The Olive Branch Petition was signed by representatives from twelve colonies, and the Address to the Inhabitants of Great Britain was from “The Twelve United Colonies”. Why only twelve?
Georgia was late. Not only was it founded later than the other twelve colonies (it was only 43 years old when the Revolutionary War started), but it took longer for Georgia to pull together and send delegates to the Continental Congress. Some reasons for this, in my opinion, are that it was relatively “young” and therefore more sparsely settled and less established than the other colonies, and that it was off by itself, being the farthest south of any of them (except East and West Florida, which are a different story). But perhaps there were other, more compelling, reasons.
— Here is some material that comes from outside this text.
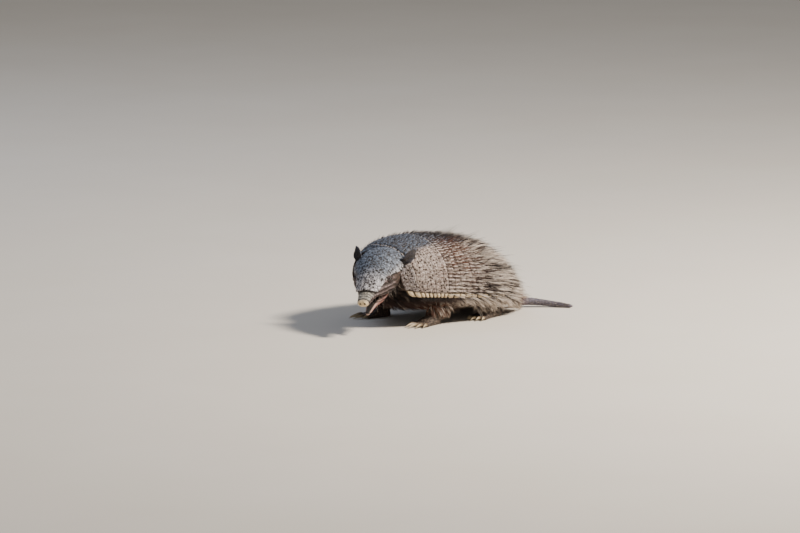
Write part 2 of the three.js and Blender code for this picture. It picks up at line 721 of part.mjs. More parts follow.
function addLeg({ name, fore, root, foot, turn }) {
  const hand = Math.sign(root[1]);
  const sections = fore ? FORE_PAW : HIND_PAW;
  const toes = fore ? FORE_TOES : HIND_TOES;
  const front = sections.at(-1).at;
  const footFrame = frameAt(besideSpine(foot[0], foot[1], 0), turn);
  const paw = groupIn(footFrame);

  let solid = asSolid(onFloor(pawGeometry(sections, 0)), IN_BODY);
  toes.forEach((toe, i) => {
    const { base, reach } = toeFrame(toe, hand, front);
    solid = solid.add(asSolid(toeGeometry(reach), base));
    const clawFrame = base.clone().multiply(new THREE.Matrix4().makeTranslation(0, -reach - SLIT, 0));
    const claw = clawGeometry(toe.claw).applyMatrix4(clawFrame);
    add(`${name.replace("leg", "claw")}_${i + 1}`, claw, CLAW_HORN, paw);
  });
  add(name.replace("leg", "foot"), asGeometry(solid), HIDE, paw);

  const pawCutter = asSolid(pawGeometry(sections, CUT), footFrame);
  const { wide, deep, kneeBack, kneeOut, ankleBack } = fore ? FORELEG : HINDLEG;
  const ankle = besideSpine(foot[0] + ankleBack, foot[1], LEG.ankleHeight);
  const kneeAlong = lerp(root[0], foot[0], 0.5) + kneeBack;
  const knee = besideSpine(kneeAlong, root[1] + hand * kneeOut, LEG.kneeHeight);
  const line = new THREE.CatmullRomCurve3([besideSpine(...root), knee, ankle]);
  const leg = tube(line, wide, deep, LEG.sides, LEG.steps);
  add(name, cutBy(leg, IN_BODY, torsoCutter, pawCutter), FUR);
}

function addTail() {
  const line = new THREE.CatmullRomCurve3(TAIL_LINE.map((point) => besideSpine(...point)));
  const parting = line.getPoint(TAIL.partAt);
  const ahead = line.getTangent(TAIL.partAt);
  const whole = mainPiece(
    asSolid(onFloor(tube(line, TAIL_RADII, TAIL_RADII, TAIL.sides, TAIL.steps)), IN_BODY)
      .subtract(trunkCutter)
      .subtract(armourCutter),
  );
  const reach = ahead.dot(parting);
  const back = [-ahead.x, -ahead.y, -ahead.z];
  add("tail_base", asGeometry(whole.trimByPlane(back, -reach + SLIT / 2)), HORN);
  add("tail_tip", asGeometry(whole.trimByPlane(ahead.toArray(), reach + SLIT / 2)), HORN);
}

addCarapace();
addHead();
LEGS.forEach(addLeg);
addTail();

export default armadillo;
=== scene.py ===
"""A hairy armadillo at life size: skin, armour, coat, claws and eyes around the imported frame.

Sizes are in millimetres, and a mesh is turned into metres as it is made. X is the animal's left, Y runs from
head to tail and Z is up. A place on the armour is `along`, the distance behind the nape, and `around`, which
is -1 at the right rim, 0 on the crown of the back and 1 at the left rim.
"""

from __future__ import annotations

import logging
import math
import sys
from collections.abc import Callable, Sequence
from dataclasses import dataclass, field, replace
from enum import Enum

import bmesh
import bpy
import numpy as np
from mathutils import Matrix

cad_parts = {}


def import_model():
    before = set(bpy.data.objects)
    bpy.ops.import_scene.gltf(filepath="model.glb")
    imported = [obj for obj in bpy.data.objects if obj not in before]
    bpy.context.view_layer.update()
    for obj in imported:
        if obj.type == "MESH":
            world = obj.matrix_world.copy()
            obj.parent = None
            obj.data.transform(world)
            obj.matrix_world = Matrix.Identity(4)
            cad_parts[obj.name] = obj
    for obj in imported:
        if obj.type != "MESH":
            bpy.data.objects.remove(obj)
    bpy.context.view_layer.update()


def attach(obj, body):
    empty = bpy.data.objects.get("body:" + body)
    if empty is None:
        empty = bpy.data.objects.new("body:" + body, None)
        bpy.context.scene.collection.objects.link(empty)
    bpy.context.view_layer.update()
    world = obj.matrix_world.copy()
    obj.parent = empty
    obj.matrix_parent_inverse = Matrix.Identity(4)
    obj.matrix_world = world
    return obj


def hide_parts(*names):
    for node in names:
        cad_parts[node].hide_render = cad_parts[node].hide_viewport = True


Array = np.ndarray
Piece = bpy.types.Object
Socket = bpy.types.NodeSocket
Edge = Callable[[Array], Array]
Numbers = Sequence[float]
log = logging.getLogger("armadillo")

MM = 0.001


# ---------------------------------------------------------------- numbers


def ease(low: float, high: float, value: Array) -> Array:
    """0 at `low`, 1 at `high`, held beyond them, and 3t^2 - 2t^3 between them."""
    t = np.clip((value - low) / (high - low), 0.0, 1.0)
    return t * t * (3.0 - 2.0 * t)


def bump(middle: float, spread: float, value: Array) -> Array:
    """A bell of height 1 about `middle`: exp(-((value - middle) / spread)^2)."""
    return np.exp(-(((value - middle) / spread) ** 2))


def norm(vectors: Array) -> Array:
    """The lengths of vectors."""
    return np.linalg.norm(vectors, axis=-1)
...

Georgia didn’t send any delegates at all to the First Continental Congress in 1774. And while the Second Continental Congress met in Philadelphia on May 10, 1775, it wasn’t until July 7 that Georgia’s Provincial Congress chose delegates to send to Philadelphia.
No doubt many of the members of the Continental Congress were glad to have all thirteen colonies represented, and no doubt the president of Georgia’s congress (Archibald Bulloch, who also happened to be one of the delegates chosen to go to Philadelphia) was glad to report to the Continental Congress that Georgia was ready to fully join in. He wrote to the president of the Continental Congress:
As we appear so late in the American Cause, We must introduce ourselves with Expressions of Regret, that our Province has been so long divided, A Number of Incidents have Contributed thereto, which we think the less necessary to particularize as we hope they are pretty well got over…
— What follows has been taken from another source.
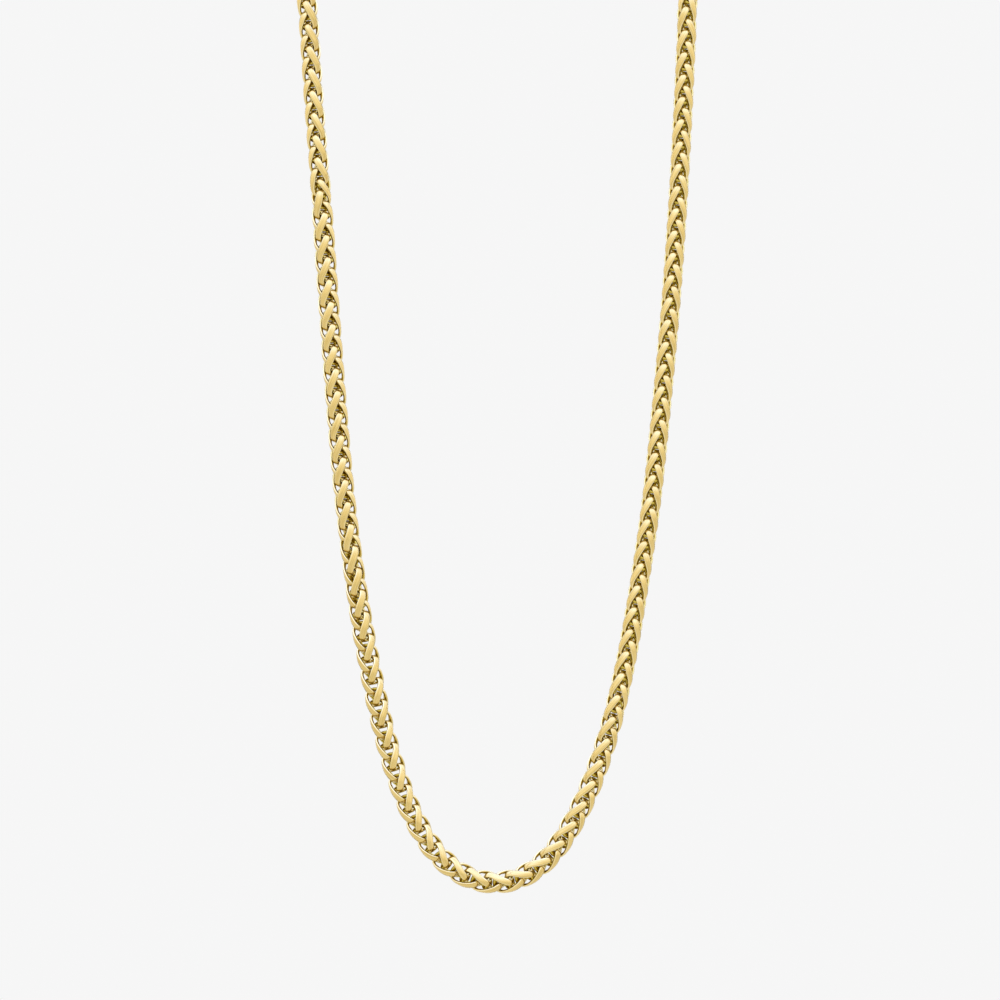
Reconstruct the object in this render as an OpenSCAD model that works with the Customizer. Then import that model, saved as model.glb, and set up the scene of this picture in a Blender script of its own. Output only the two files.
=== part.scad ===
// A 4 mm wheat chain necklace, clasped and hanging. Millimetres, +Z up, the wearer faces -Y.
// The origin is the nape, in the middle of the closed clasp. The chain is kept here as its round outer form.

/* [Chain] */
// Outer diameter of the chain
chain_d = 4.1; // [3.9:0.05:4.15]
// Sides of the chain's round form
chain_sides = 10; // [8:1:12]

/* [Hang] */
// How far the hanging front lies forward of the nape
front_y = 71; // [68:1:74]
// How far each end of the chain turns forward from the line of the clasp, in degrees
nape_turn = 17; // [14:1:20]

/* [End caps] */
// Outside diameter of an end cap
cap_d = 5; // [5:0.1:5.4]
// Bore of an end cap, which the chain fits with a small gap
cap_bore = 4.4; // [4.4:0.05:4.5]
// Length of an end cap's barrel
cap_len = 4.4; // [4:0.1:5]
// Height of an end cap's dome
dome_h = 1.4; // [1.2:0.1:1.6]
// How much of the dome's tip is flat, where the eye is soldered on
dome_flat = 0.15; // [0.1:0.05:0.2]
// How deep the chain sits in its cap
chain_seat = 3.2; // [2.5:0.1:3.4]
// Thickness of the floor between the bore and the dome
cap_floor = 0.2; // [0.2:0.1:0.4]

/* [Rings and eyes] */
// Wire diameter of the jump rings and the eyes
wire_d = 0.8; // [0.7:0.05:0.8]
// Middle radius of a jump ring
ring_r = 1.9; // [1.9:0.05:2.1]
// Middle radius of an eye
eye_r = 1.2; // [1.15:0.05:1.3]
// Gap between linked wires
link_gap = 0.2; // [0.15:0.05:0.25]

/* [Clasp] */
// Middle radius of the claw's round end
claw_r = 2.5; // [2.4:0.1:2.8]
// Wire diameter of the claw
claw_d = 1.5; // [1.3:0.1:1.5]
// Half the angle that the claw's round end covers
claw_sweep = 115; // [105:5:125]
// Length of the clasp, from the middle of its eye to the middle of the claw's round end
clasp_len = 8; // [7.6:0.1:8.6]
// Diameter of the barrel at the foot of the claw
barrel_d = 2.6; // [2.4:0.1:3]
// Length of that barrel
barrel_len = 2; // [1.8:0.1:2.2]
// Diameter of the thumb rest
thumb_d = 1; // [0.8:0.1:1.1]
// How far the thumb rest leans back and stands out
thumb_reach = 1; // [0.8:0.1:1.2]

/* [Hidden] */
$fn = 64;
gold = [0.86, 0.72, 0.42];

// The clasp lies along X. Linked wires pull on each other, so each distance is a sum of radii and a gap.
eye_to_ring = ring_r + eye_r - wire_d - link_gap;
claw_to_ring = ring_r + claw_r - (wire_d + claw_d) / 2 - link_gap;
ring_x = (eye_to_ring + clasp_len + claw_to_ring) / 2;
clasp_eye_x = eye_to_ring - ring_x;
claw_x = clasp_eye_x + clasp_len;

// Along the turned axis of an end cap, from the middle of its ring
dome_at = eye_to_ring + eye_r;
mouth_at = dome_at + dome_h + cap_len;
chain_at = mouth_at - chain_seat;

// side is -1 on the left and 1 on the right
function cap_axis(side) = [side * cos(nape_turn), -sin(nape_turn), 0];
function on_cap_axis(side, d) = [side * ring_x, 0, 0] + d * cap_axis(side);

// From the nape over the shoulder to the front, the same on both sides: [x outwards, y forwards, z]
shoulder = [
    [30, 9, -2], [41.2, 20.5, -7], [47, 37.5, -15], [45.9, 55.3, -25.5], [41.2, 67.3, -35.8]
];
// Where the two strands hang in front: [x outwards, z]
left_strand = [
    [38.7, -46], [38.1, -53], [37.1, -68], [35.7, -86], [34.3, -106], [32.8, -126], [31, -146],
    [28.5, -165], [25.7, -181], [22.5, -195], [18.4, -207], [13.2, -216], [7.3, -221]
];
right_strand = [
    [37.7, -46], [37.3, -53], [36.6, -68], [35.6, -86], [34.2, -106], [32.4, -126], [30.3, -146],
    [27.5, -165], [24.6, -181], [21, -195], [16.4, -207], [11, -216], [5.2, -221]
];
lowest = [-1, -222.5];

function reversed(v) = [for (i = [len(v) - 1:-1:0]) v[i]];
function strand(side, table) = concat(
    [for (d = [chain_at, mouth_at, mouth_at + straight_out]) on_cap_axis(side, d)],
    [for (p = shoulder) [side * p[0], -p[1], p[2]]],
    [for (p = table) [side * p[0], -front_y, p[1]]]
);
// The chain leaves its cap straight, and a point beyond each end keeps it straight inside.
straight_out = 3;
lead_in = 5;
route = concat(
    [on_cap_axis(-1, chain_at - lead_in)],
    strand(-1, left_strand),
    [[lowest[0], -front_y, lowest[1]]],
    reversed(strand(1, right_strand)),
    [on_cap_axis(1, chain_at - lead_in)]
);
low_i = len(left_strand) + len(shoulder) + 4;
last_i = len(route) - 2;

// A smooth curve through the route's points. u counts them, so u = 3.5 is half-way from point 3 to point 4.
function curve(u) =
    let (i = min(floor(u), last_i - 1), t = u - i)
    let (a = route[i - 1], b = route[i], c = route[i + 1], d = route[i + 2])
    0.5 * (2 * b + (c - a) * t + (2 * a - 5 * b + 4 * c - d) * t * t + (3 * b - a - 3 * c + d) * t * t * t);
function unit(v) = v / norm(v);
du = 0.01;
function heading(u) = unit(curve(min(u + du, last_i)) - curve(max(u - du, 1)));

// A round section across the curve. It starts on the side that faces away from the loop's middle.
loop_middle = [0, -40, -100];
function section(u) =
    let (p = curve(u), across = unit(cross(heading(u), p - loop_middle)), out = cross(across, heading(u)))
    [for (k = [0:chain_sides - 1])
        let (a = 360 * k / chain_sides)
        p + chain_d / 2 * (cos(a) * out + sin(a) * across)];

rings_per_point = 2;
module tube(from, to) {
    n = (to - from) * rings_per_point;
    s = chain_sides;
    points = [for (j = [0:n]) each section(from + j / rings_per_point)];
    sides = [for (j = [0:n - 1], k = [0:s - 1])
        let (a = j * s + k, b = j * s + (k + 1) % s)
        each [[a, a + s, b + s], [a, b + s, b]]];
    ends = [[for (k = [0:s - 1]) k], [for (k = [s - 1:-1:0]) n * s + k]];
    polyhedron(points, concat(sides, ends), convexity = 6);
}

module chain_left() {
    color(gold) tube(1, low_i);
}

module chain_right() {
    color(gold) tube(low_i, last_i);
}

// A wire ring whose hole faces Y when upright, or Z when it lies flat
module wire_ring(r, d, upright) {
    rotate([upright ? 90 : 0, 0, 0])
        rotate_extrude() translate([r, 0]) circle(d = d);
}

// The section of a cup that is soldered on the chain's end: the radius runs to the right and the axis upwards
module cap_section() {
    dome_r = (dome_h * dome_h + cap_d * cap_d / 4) / (2 * dome_h);
    difference() {
        union() {
            translate([0, dome_at + dome_h]) square([cap_d / 2, cap_len]);
            intersection() {
                translate([0, dome_at + dome_r]) circle(dome_r);
                translate([0, dome_at + dome_flat]) square([cap_d / 2, dome_h - dome_flat]);
            }
        }
        translate([0, dome_at + dome_h + cap_floor]) square([cap_bore / 2, mouth_at]);
    }
}

// The cup with its eye, drawn along +X from the middle of its ring
module end_cap() {
    rotate([0, 90, 0]) rotate_extrude() cap_section();
    translate([eye_to_ring, 0, 0]) wire_ring(eye_r, wire_d, true);
}

module placed_cap(side) {
    color(gold) translate([side * ring_x, 0, 0])
        rotate([0, 0, side > 0 ? -nape_turn : 180 + nape_turn])
            end_cap();
}

module end_cap_left() {
    placed_cap(-1);
}

module end_cap_right() {
    placed_cap(1);
}

module ring_left() {
    color(gold) translate([-ring_x, 0, 0]) wire_ring(ring_r, wire_d, false);
}

module ring_right() {
    color(gold) translate([ring_x, 0, 0]) wire_ring(ring_r, wire_d, false);
}

// A straight round bar with rounded ends
module bar(a, b, d) {
    v = b - a;
    translate(a) sphere(d = d);
    translate(b) sphere(d = d);
    translate(a) rotate([0, acos(v[2] / norm(v)), atan2(v[1], v[0])]) cylinder(d = d, h = norm(v));
}

// The closed clasp as one piece: a claw, the barrel at its foot, an eye and a thumb rest
module clasp() {
    barrel_end = clasp_eye_x + eye_r;
    foot = [barrel_end + barrel_len, 0, 0];
    tip = [claw_x + claw_r * cos(claw_sweep), 0, claw_r * sin(claw_sweep)];
    color(gold) {
        translate([claw_x, 0, 0]) rotate([90, 0, 0]) rotate([0, 0, -claw_sweep])
            rotate_extrude(angle = 2 * claw_sweep) translate([claw_r, 0]) circle(d = claw_d);
        for (up = [-1, 1]) bar(foot, [tip[0], 0, up * tip[2]], claw_d);
        translate([barrel_end, 0, 0]) rotate([0, 90, 0]) cylinder(d = barrel_d, h = barrel_len);
        translate(foot) sphere(d = barrel_d);
        translate([clasp_eye_x, 0, 0]) wire_ring(eye_r, wire_d, true);
        bar(tip, tip + thumb_reach * [-1, 0, 1], thumb_d);
    }
}

chain_left();
chain_right();
end_cap_left();
end_cap_right();
ring_left();
ring_right();
clasp();
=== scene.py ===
"""The looks of a wheat chain necklace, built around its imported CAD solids.

The two halves of the chain are laid out link by link along the route of the CAD tubes.
The fittings at the nape are softened copies of their solids. Sizes in the tables are in
millimetres, and Blender's are in metres. +Z is up and the wearer faces -Y.
"""

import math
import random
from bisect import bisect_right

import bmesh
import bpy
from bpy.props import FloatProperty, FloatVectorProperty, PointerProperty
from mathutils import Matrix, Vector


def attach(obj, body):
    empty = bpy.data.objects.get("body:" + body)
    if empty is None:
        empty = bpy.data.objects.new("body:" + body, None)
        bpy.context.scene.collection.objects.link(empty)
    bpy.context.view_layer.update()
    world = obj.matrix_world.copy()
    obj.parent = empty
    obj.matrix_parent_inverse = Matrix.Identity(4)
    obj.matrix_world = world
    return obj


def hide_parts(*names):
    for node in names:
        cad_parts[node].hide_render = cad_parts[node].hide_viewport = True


bl_info = {
    "name": "Wheat Chain Necklace",
    "version": (1, 0, 0),
    "blender": (4, 5, 0),
    "location": "View3D > Sidebar > Wheat Chain",
    "description": "Builds the links, the nape fittings, the gold and the studio of a wheat chain",
    "category": "Add Mesh",
}

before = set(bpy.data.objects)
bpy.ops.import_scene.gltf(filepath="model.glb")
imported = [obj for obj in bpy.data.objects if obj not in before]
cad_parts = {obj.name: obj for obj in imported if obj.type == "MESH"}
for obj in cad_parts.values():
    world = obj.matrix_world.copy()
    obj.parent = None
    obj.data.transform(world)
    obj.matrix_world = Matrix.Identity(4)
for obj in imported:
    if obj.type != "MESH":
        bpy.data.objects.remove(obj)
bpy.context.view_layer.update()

MM = 0.001

# The chain's route, point for point as in the CAD source.
# From the nape over the shoulder to the front, on both sides: [x outwards, y forwards, z]
SHOULDER = [
    [30, 9, -2], [41.2, 20.5, -7], [47, 37.5, -15], [45.9, 55.3, -25.5], [41.2, 67.3, -35.8],
]
# Where the two strands hang in front: [x outwards, z]
LEFT_STRAND = [
    [38.7, -46], [38.1, -53], [37.1, -68], [35.7, -86], [34.3, -106], [32.8, -126], [31, -146],
    [28.5, -165], [25.7, -181], [22.5, -195], [18.4, -207], [13.2, -216], [7.3, -221],
]
RIGHT_STRAND = [
    [37.7, -46], [37.3, -53], [36.6, -68], [35.6, -86], [34.2, -106], [32.4, -126], [30.3, -146],
    [27.5, -165], [24.6, -181], [21, -195], [16.4, -207], [11, -216], [5.2, -221],
]
LOWEST = [-1, -222.5]
FRONT_Y = 71
NAPE_TURN = math.radians(17)
RING_X = 6.575
CHAIN_AT, CAP_MOUTH_AT, STRAIGHT_OUT, LEAD_IN = 5.9, 9.1, 3, 5
# How much deeper the end links reach into their caps than the tube does
CAP_ROOM = 0.8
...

We have already Resolved strictly to adhere to the Continental Association, and are heartily disposed Zealously to Enter into every measure that your Congress may deem necessary for the Saving of America…
Journals of the Continental Congress, vol. 2, pp. 192-3
The delegates chosen were John Houstoun, Archibald Bulloch (sometimes spelled Bullock; president of the Georgia Provincial Congress), John Joachim Zubly (a clergyman who had preached a sermon entitled “The Law of Liberty” when the Provincial Congress convened on July 4th), Lyman Hall (who later signed the Declaration of Independence), and Noble Wimberly Jones.